The AI tools review each lecture, measure engagement levels, track participation, comprehension and map learning outcomes. They identify patterns and trends: At what point students lose interest, what concepts spark debate, and how effectively the faculty adapt in the moment.
It then compiles data-backed feedback for each professor, shared not at the end of a semester, but after every class. “Professors no longer wait for months to know what worked. They see it instantly. What clicked, what didn’t, and how to make it better the next time,” Jain says.
“In essence, AI has become a mirror for our faculty. It doesn’t just tell them how they taught; it shows them how students learnt. And that reflection is what drives meta learning at the highest level: Constant, evidence-based self-improvement,” he adds.
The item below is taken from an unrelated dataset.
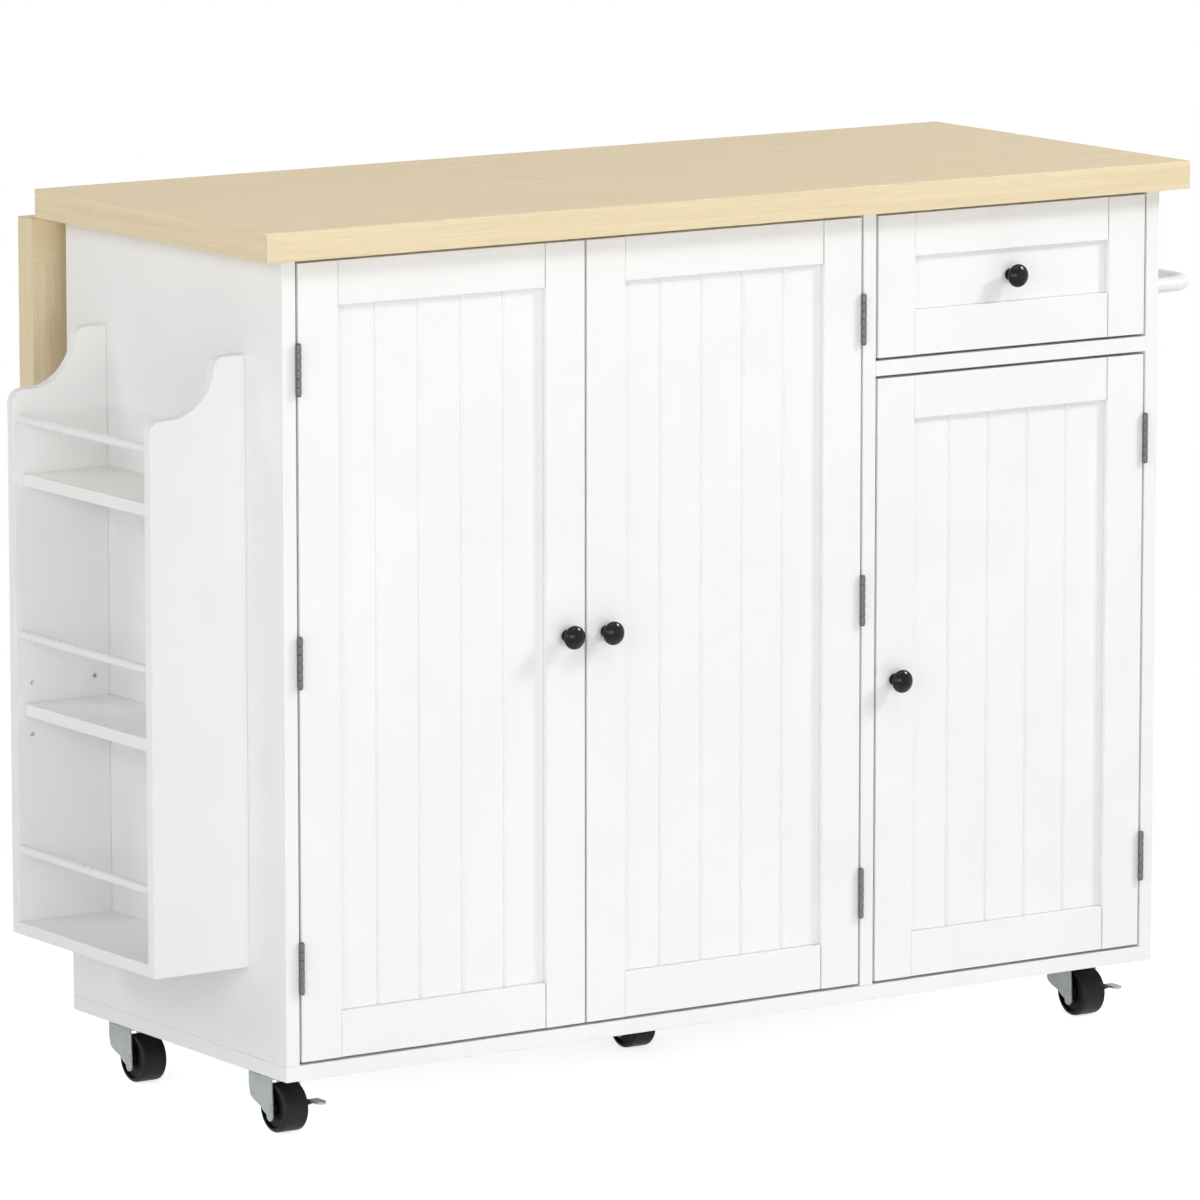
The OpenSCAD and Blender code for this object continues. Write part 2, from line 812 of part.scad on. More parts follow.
module fork_side() {
  polygon([for (p = fork_outline) [p[0] * caster_trail, p[1] * fork_top_z]]);
  translate([fork_tip_y, axle_z - fork_tip_drop]) circle(fork_tip_r);
  translate([fork_tip_y, axle_z]) circle(fork_tip_r);
}

// braked makes room for a pedal between the right side and the rivet head
module caster_fork(braked) {
  head_x = braked ? pedal_x + pedal_t + seat : fork_out;
  color(steel) {
    difference() {
      union() {
        for (x = [-fork_out, fork_in])
          translate([x, -caster_trail, 0]) rotate([90, 0, 90])
            linear_extrude(fork_t) fork_side();
        intersection() {
          translate([-fork_out, -fork_top_l / 2, fork_top_z - fork_top_t])
            cube([2 * fork_out, fork_top_l, fork_top_t]);
          translate([0, 0, fork_top_z - fork_top_t])
            cylinder(h = fork_top_t, r = fork_top_r);
        }
      }
      translate([0, 0, fork_top_z - fork_top_t - 1])
        cylinder(h = fork_top_t + 2, r = kingpin_r + run);
      translate([-fork_out - 1, -caster_trail, axle_z])
        bar_x(axle_r + run, 2 * fork_out + 2);
    }
    translate([-fork_out - rivet_t, -caster_trail, axle_z]) {
      bar_x(axle_r, head_x + fork_out + 2 * rivet_t);
      bar_x(rivet_r, rivet_t);
    }
    translate([head_x, -caster_trail, axle_z]) bar_x(rivet_r, rivet_t);
  }
}

module wheel_section() {
  r = wheel_d / 2;
  half = wheel_w / 2;
  s = wheel_shoulder;
  difference() {
    union() {
      translate([axle_r + run, -half]) square([r - s - axle_r - run, wheel_w]);
      translate([axle_r + run, s - half]) square([r - axle_r - run, wheel_w - 2 * s]);
      for (y = [s - half, half - s])
        translate([r - s, y]) circle(s, $fn = 48);
    }
    for (y = [-half - 1, half - wheel_recess])
      translate([hub_r, y]) square([wheel_recess_r - hub_r, wheel_recess + 1]);
  }
}

module caster_wheel() {
  color(black)
    translate([0, -caster_trail, axle_z]) rotate([0, 90, 0])
      rotate_extrude($fn = 96) wheel_section();
}

// Pedal beside the fork: an arm round the axle and a rounded tab to step on
module brake_pedal() {
  tab_y0 = -31;
  tab_y1 = -16;
  color(steel) translate([0, -caster_trail, axle_z]) {
    difference() {
      translate([pedal_x, 0, 0]) rotate([90, 0, 90]) linear_extrude(pedal_t) {
        circle(8);
        polygon([[-4, 6.5], [tab_y1, pedal_tab_z + pedal_tab_t],
          [tab_y0 + 5, pedal_tab_z + pedal_tab_t], [tab_y0 + 5, pedal_tab_z],
          [tab_y1, 2], [-6, -4]]);
      }
      translate([pedal_x - 1, 0, 0]) bar_x(axle_r + run, pedal_t + 2);
    }
    translate([pedal_x, tab_y0, pedal_tab_z])
      cube([2 * pedal_tab_r, tab_y1 - tab_y0, pedal_tab_t]);
    translate([pedal_x + pedal_tab_r, tab_y0, pedal_tab_z])
      cylinder(h = pedal_tab_t, r = pedal_tab_r);
  }
}

module at_caster(i) {
  translate([caster_places[i][0], caster_places[i][1], 0]) children();
}

// ---- Leaf ----

module leaf_panel() {
  color(oak)
    board([-top_over_side, leaf_in_y + border_t, leaf_top_z - leaf_l],
      [cab_w + top_over_side, leaf_out_y, leaf_top_z]);
}

module leaf_border() {
  y1 = leaf_in_y + border_t;
  z0 = leaf_top_z - leaf_l;
  color(oak) difference() {
    board([-top_over_side, leaf_in_y, z0], [cab_w + top_over_side, y1, leaf_top_z]);
    board([border_w - top_over_side, leaf_in_y - 1, z0 + border_w],
      [cab_w + top_over_side - border_w, y1 + 1, leaf_top_z - border_w]);
  }
}

// Leaf hinge round its pin: first 0 is the worktop's plate, first 1 the leaf's.
// x runs along the pin, the plate lies at the height leaf_face and runs to -y.
module leaf_hinge_leaf(first, w) {
  clear = leaf_knuckle_d / 2 + seat;
  color(pewter) difference() {
    union() {
      translate([-leaf_hinge_l / 2, -w, leaf_face - leaf_hinge_t])
        cube([leaf_hinge_l, w - clear, leaf_hinge_t]);
      for (i = [first:2:leaf_hinge_segments - 1])
        translate([-leaf_hinge_l / 2 + i * leaf_hinge_pitch + seat / 2, 0, 0]) {
          bar_x(leaf_knuckle_d / 2, leaf_hinge_pitch - seat);
          translate([0, -clear, leaf_face - leaf_hinge_t])
            cube([leaf_hinge_pitch - seat, clear, leaf_hinge_t]);
        }
    }
    translate([-leaf_hinge_l, 0, 0]) bar_x(leaf_pin_d / 2 + run, 2 * leaf_hinge_l);
  }
}

module each_leaf_hinge() {
  for (x = leaf_hinge_xs)
    translate([x, leaf_pin_y, leaf_pin_z]) children();
}

module prop_saddles() {
  face_y = leaf_in_y + border_t;
  z = leaf_pin_z - prop_reach;
  color(white)
    for (x = prop_xs)
      difference() {
        board([x - saddle_size[0] / 2, face_y - saddle_t, z - saddle_size[1] / 2],
          [x + saddle_size[0] / 2, face_y, z + saddle_size[1] / 2]);
        translate([x - saddle_size[0], face_y - saddle_t + saddle_groove - saddle_groove_r, z])
          bar_x(saddle_groove_r, 2 * saddle_size[0]);
      }
}

module prop_brackets() {
  color(white)
    for (x = prop_xs) {
      inner = prop_w / 2 + bracket_gap;
      board([x - bracket_half_w, cab_d, prop_z - bracket_half_h],
        [x + bracket_half_w, cab_d + bracket_t, prop_z + bracket_half_h]);
      for (side = [-1, 1])
        difference() {
          translate([x + (side > 0 ? inner : -inner - bracket_t), cab_d + bracket_t - 1,
              prop_z - ear_half_h])
            cube([bracket_t, prop_y - cab_d + ear_past_pin, 2 * ear_half_h]);
          translate([x - prop_w, prop_y, prop_z]) bar_x(prop_pin_r + run, 2 * prop_w);
        }
    }
}

module prop_leg(x) {
  difference() {
    union() {
      board([x - prop_w / 2, prop_y - prop_t / 2, prop_z - prop_l],
        [x + prop_w / 2, prop_y + prop_t / 2, prop_z]);
      for (z = [prop_z, prop_z - prop_l])
        translate([x - prop_w / 2, prop_y, z]) bar_x(prop_t / 2, prop_w);
    }
    translate([x - prop_w, prop_y, prop_z]) bar_x(prop_pin_r + run, 2 * prop_w);
  }
}

module leaf_prop() {
  color(oak) {
    for (x = prop_xs)
      prop_leg(x);
    board([prop_xs[0] + prop_w / 2, prop_y - prop_t / 2, prop_z - prop_rail_at - prop_w / 2],
      [prop_xs[1] - prop_w / 2, prop_y + prop_t / 2, prop_z - prop_rail_at + prop_w / 2]);
  }
}

// All pins that turn nothing by themselves: door hinges, leaf hinges, prop
module hinge_pins() {
  prop_pin_l = prop_w + 2 * (bracket_gap + bracket_t) + 2;
  each_door_hinge() hinge_pin();
  color(pewter) {
    each_leaf_hinge() translate([-leaf_hinge_l / 2, 0, 0])
      bar_x(leaf_pin_d / 2, leaf_hinge_l);
    for (x = prop_xs)
      translate([x - prop_pin_l / 2, prop_y, prop_z]) bar_x(prop_pin_r, prop_pin_l);
  }
}

// ---- Doors, left, middle and right, and the drawer's front ----

module door_left_frame() {
  translate(door_left_at) front_frame(door_size);
}

module door_left_panel() {
  translate(door_left_at) beaded_panel(door_size);
}

module door_left_knob() {
  translate(door_left_at + [door_w - knob_in, 0, front_middle(door_size)]) knob();
}

module door_left_hardware() {
  for (z = hinge_zs)
    on_pin(pin_left_x, z, 1) butt_leaf(1);
  strike(catch_mid_x - catch_side, rail_z - catch_size[2]);
}

module door_middle_frame() {
  translate(door_middle_at) front_frame(door_size);
}

module door_middle_panel() {
  translate(door_middle_at) beaded_panel(door_size);
}

module door_middle_knob() {
  translate(door_middle_at + [knob_in, 0, front_middle(door_size)]) knob();
}

module door_middle_hardware() {
  for (z = hinge_zs)
    on_pin(pin_middle_x, z, -1) butt_leaf(1);
  strike(catch_mid_x + catch_side, rail_z - catch_size[2]);
}

module door_right_frame() {
  translate(door_right_at) front_frame(door_right_size);
}

module door_right_panel() {
  translate(door_right_at) beaded_panel(door_right_size);
}

module door_right_knob() {
  translate(door_right_at + [knob_in, 0, front_middle(door_right_size)]) knob();
}

module door_right_hardware() {
  for (z = hinge_right_zs)
    on_pin(pin_right_x, z, -1) butt_leaf(1);
  strike(catch_right_x, drawer_rail_z - catch_size[2]);
}

module drawer_front() {
  translate(drawer_at) front_frame(drawer_size);
}

module drawer_front_panel() {
  translate(drawer_at) flat_panel(drawer_size);
}

module drawer_knob() {
  translate(drawer_at + [door_right_w / 2, panel_in, front_middle(drawer_size)]) knob();
}

// ---- Hinges and casters in their places ----

module hinge_leaves_cabinet() {
  each_door_hinge() butt_leaf(0);
}

module leaf_hinge_leaves_top() {
  each_leaf_hinge() leaf_hinge_leaf(0, leaf_top_plate_w + 1);
}

module leaf_hinge_leaves() {
  each_leaf_hinge()
    rotate([-90, 0, 0]) mirror([0, 1, 0]) leaf_hinge_leaf(1, leaf_plate_w);
}

module caster_plates() {
  for (i = [0:len(caster_places) - 1])
    at_caster(i) caster_plate();
}

// ---- The island ----

placed() worktop_panel();
placed() worktop_border();
placed() side_panel_left();
placed() side_panel_right();
placed() divider_panel();
placed() base_panel();
placed() back_panel();
placed() drawer_rail();
placed() top_rails();
placed() cabinet_shelves();
placed() shelf_pins();
placed() rack_side_front();
placed() rack_side_back();
placed() rack_shelf_upper();
placed() rack_shelf_middle();
placed() rack_shelf_bottom();
placed() rack_rods();
placed() towel_bar();
placed() caster_plates();
placed() hinge_leaves_cabinet();
placed() hinge_pins();
placed() magnetic_catches();
placed() drawer_runners_cabinet();
placed() leaf_hinge_leaves_top();
placed() prop_brackets();
placed() door_left_frame();
placed() door_left_panel();
placed() door_left_knob();
placed() door_left_hardware();
placed() door_middle_frame();
placed() door_middle_panel();
placed() door_middle_knob();
placed() door_middle_hardware();
placed() door_right_frame();
placed() door_right_panel();
placed() door_right_knob();
placed() door_right_hardware();
placed() drawer_front();
placed() drawer_front_panel();
placed() drawer_box();
placed() drawer_bottom();
placed() drawer_knob();
placed() drawer_runner_members();
placed() leaf_panel();
placed() leaf_border();
placed() leaf_hinge_leaves();
placed() prop_saddles();
placed() leaf_prop();
placed() at_caster(0) caster_fork(true);  // caster_fork_front_left
placed() at_caster(1) caster_fork(true);  // caster_fork_front_right
placed() at_caster(2) caster_fork(false);  // caster_fork_back_left
placed() at_caster(3) caster_fork(false);  // caster_fork_back_right
placed() at_caster(4) caster_fork(false);  // caster_fork_middle
placed() at_caster(0) caster_wheel();  // caster_wheel_front_left
placed() at_caster(1) caster_wheel();  // caster_wheel_front_right
placed() at_caster(2) caster_wheel();  // caster_wheel_back_left
placed() at_caster(3) caster_wheel();  // caster_wheel_back_right
placed() at_caster(4) caster_wheel();  // caster_wheel_middle
placed() at_caster(0) brake_pedal();  // brake_pedal_left
placed() at_caster(1) brake_pedal();  // brake_pedal_right
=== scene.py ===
import json
import math

import bmesh
import bpy
import numpy as np
from mathutils import Matrix, Vector


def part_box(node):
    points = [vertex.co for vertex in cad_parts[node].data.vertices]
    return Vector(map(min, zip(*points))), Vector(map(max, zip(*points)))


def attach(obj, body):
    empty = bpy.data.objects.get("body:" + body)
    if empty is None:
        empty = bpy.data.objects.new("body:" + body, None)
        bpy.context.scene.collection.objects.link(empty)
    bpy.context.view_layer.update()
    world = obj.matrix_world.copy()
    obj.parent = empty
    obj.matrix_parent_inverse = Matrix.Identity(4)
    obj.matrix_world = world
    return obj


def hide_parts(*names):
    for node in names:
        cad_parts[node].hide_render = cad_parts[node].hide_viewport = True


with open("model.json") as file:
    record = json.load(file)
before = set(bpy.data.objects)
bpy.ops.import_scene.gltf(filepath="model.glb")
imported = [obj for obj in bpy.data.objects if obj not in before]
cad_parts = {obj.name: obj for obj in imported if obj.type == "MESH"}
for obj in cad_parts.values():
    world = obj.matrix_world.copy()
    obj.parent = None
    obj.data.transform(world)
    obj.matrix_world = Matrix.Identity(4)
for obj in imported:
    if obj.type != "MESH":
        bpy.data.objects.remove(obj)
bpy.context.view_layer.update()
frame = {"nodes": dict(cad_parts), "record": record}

bl_info = {
    "name": "Drop leaf kitchen island",
    "version": (1, 0, 0),
    "blender": (4, 5, 0),
    "location": "3D View > Sidebar > Island",
    "description": "Gives the island's frame its wood, paint, metal and small parts",
    "category": "Object",
}

MM = 0.001
DOORS = ("left", "middle", "right")
PROP_LEG = 28 * MM  # width of each leg of the leaf's prop
KNOBBED = ("door_left", "door_middle", "door_right", "drawer")
ENDS = (-1, 1)  # to both sides of a middle
CASTERS = ("front_left", "front_right", "back_left", "back_right", "middle")
X, Y, Z = Vector((1, 0, 0)), Vector((0, 1, 0)), Vector((0, 0, 1))
NEAR = 1e-6  # corners that are nearer than this are the same
SLACK = 0.3 * MM  # room for a panel's edge in its groove


# ---- Sizes and colours that a user would change ----


def length(name, description, default, high=0.1):
    return bpy.props.FloatProperty(
        name=name, description=description, default=default,
        min=0.0, max=high, unit="LENGTH", precision=5,
    )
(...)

While tools and dashboards are one part of the equation, the institute’s professors are also put through AI literacy bootcamps and upskilling sessions.
“We’ve built an internal GenAI taskforce where faculty members share research, concept notes, collaborate on AI-integrated lesson design and discuss how to keep pace with fast-evolving student needs,” says Jain. “Faculty are sometimes challenged to teach outside their comfort zones using AI tools, forcing them to experience what our students experience: The constant need to adapt. Our goal isn’t training for the sake of compliance; it’s transformation through practice.”
At Anant National University in Ahmedabad, faculty and students co-learn the principles of AI together, given its dynamic nature. In essence, faculty guide and mentor, while students explore, experiment and create, using AI as a shared tool for co-discovery and enhanced impact.
“For instance, a communication design student with a product development idea recently used AI for technical assistance in refining and prototyping the concept. The core idea remained entirely their own,” says Sanjeev Vidyarthi, provost, Anant National University. “This approach has significantly expanded students’ creative bandwidth. By saving time on archaic paper research and mundane repetitive tasks, they have more space for deep ideation and innovation, while reducing turnaround time.”
Great Lakes Institute of Management (GLIM), Gurugram, rolled out a course for all faculty on understanding generative AI and prompt engineering a few months ago to help them use it judiciously in their classroom preparation and delivery.
At Somaiya Vidyavihar University in Mumbai, in addition to upskilling workshops and seminars, faculty is encouraged to take on sponsored projects that use AI principles. A collaboration with Montclair State University, US, for instance, is providing advanced training to faculty members to utilise AI, especially in agricultural applications.
With faculty guidance, Somaiya’s students are using AI for real-world impact: Contributing to space satellite technology in collaboration with Isro, software to track the status of FIRs and charge sheets for the Mumbai police, geo-tagging farmland for more than 1,000 farmers in Sameerwadi, Karnataka, to name a few.
“Our students have also developed GProbot, an AI-powered robot, covering electronics, software, AI interface, language model and 3D-printed parts,” says Santosh Narayankhedkar, dean of academics, Somaiya Vidyavihar University. “It is being used in campus events to deliver awards and serve food and beverages to guests, with future applications in hotels and restaurants for room service and cleaning.”
Campuses expect a dip in demand for entry-level graduates, as AI takes on much of the clerical work. “But this is natural progression; three decades ago, simple graduates lost their value and they needed to upskill and aim for higher education,” says Poornima Gupta, professor, programme director-PGDM, GLIM.